Microfinance champions argue their effectiveness by sharing moving stories of microentrepreneurs. However, it is generally unclear (a) how these stories were selected; (b) how representative they are of the results as a whole, and (c) the extent to which creative framing and emphasis might play a role in emphasizing the positive aspects of the story while glossing over the negative.

The evidence of impact should normally be systematically collected (with as little opportunity for editorial slant as possible) and representative of overall results (which generally means collecting information on a large number of people rather than on a few). A single study ~ no matter how persuasive and rigorous ~ is not necessarily evidence that microfinance can create similar effects in the future. Many MFIs work on many different types of projects, in many different areas. It is important to consider whether any encouraging results might be (a) a simple fluke or (b) applicable only to the most successful programmes, not to MFI activities as a whole.
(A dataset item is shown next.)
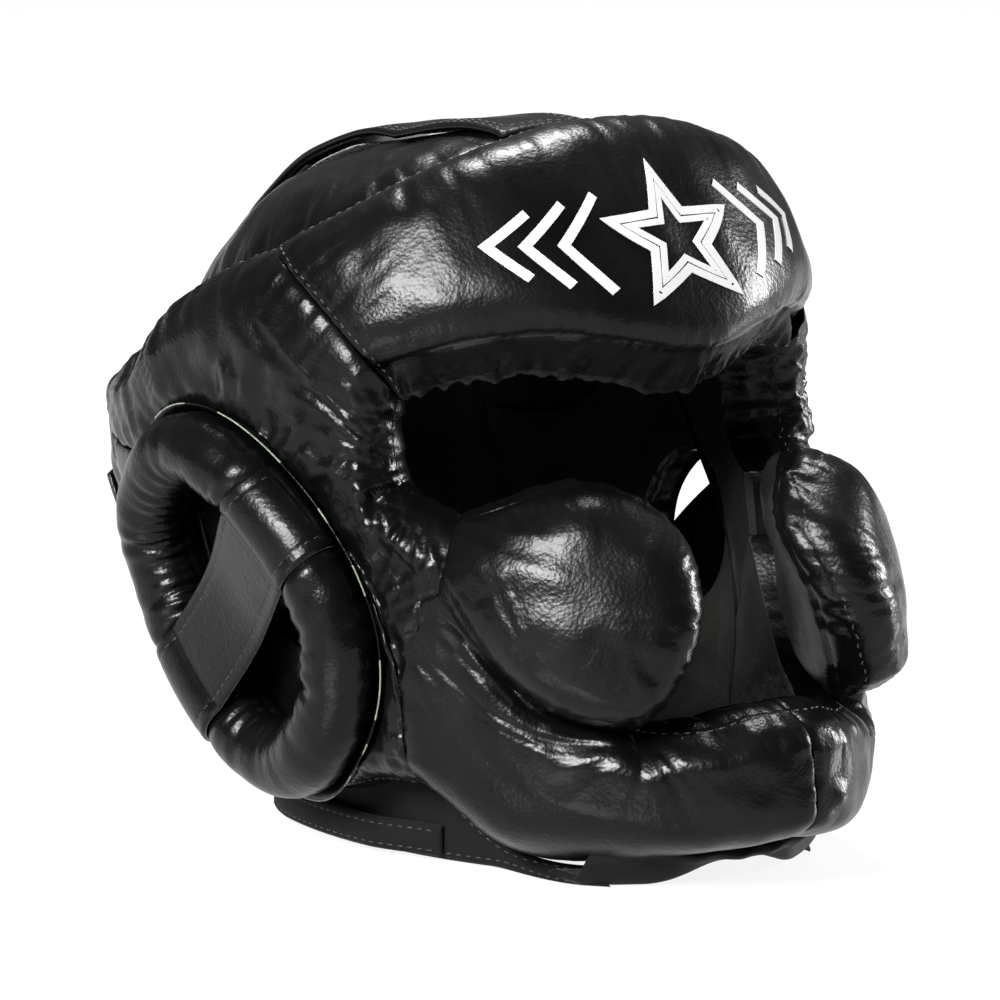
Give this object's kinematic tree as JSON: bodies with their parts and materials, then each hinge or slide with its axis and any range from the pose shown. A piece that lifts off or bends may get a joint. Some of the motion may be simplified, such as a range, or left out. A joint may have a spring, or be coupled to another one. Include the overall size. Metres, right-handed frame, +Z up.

Microfinance needs a relook and must undergo soul searching. It is very important to think outside of the borrowing box, as microfinance will have to move beyond its traditional roots. Recent evidence suggests that relatively simple tweaks to microcredit products ~ including flexible repayment periods, grace periods, individual-liability contracts and the use of technology – may change their impact on both clients and institutions. Microfinance businesses should be consistent in applying best practices in evaluating repayment capacity, offering transparent terms and conditions and using credit bureau information to avoid overstretching clients with debts.

To enable the poor to work their way out of poverty, they need to be enabled to move up the steps of the financial ladder through graduated credit. Loans should be made available in staggered doses, with every new tranche disbursed on the basis of the satisfactory repayment behaviour of the clients. This will also ensure that vulnerable groups do not get into a debt trap and make credit dispensation more efficient and qualitative.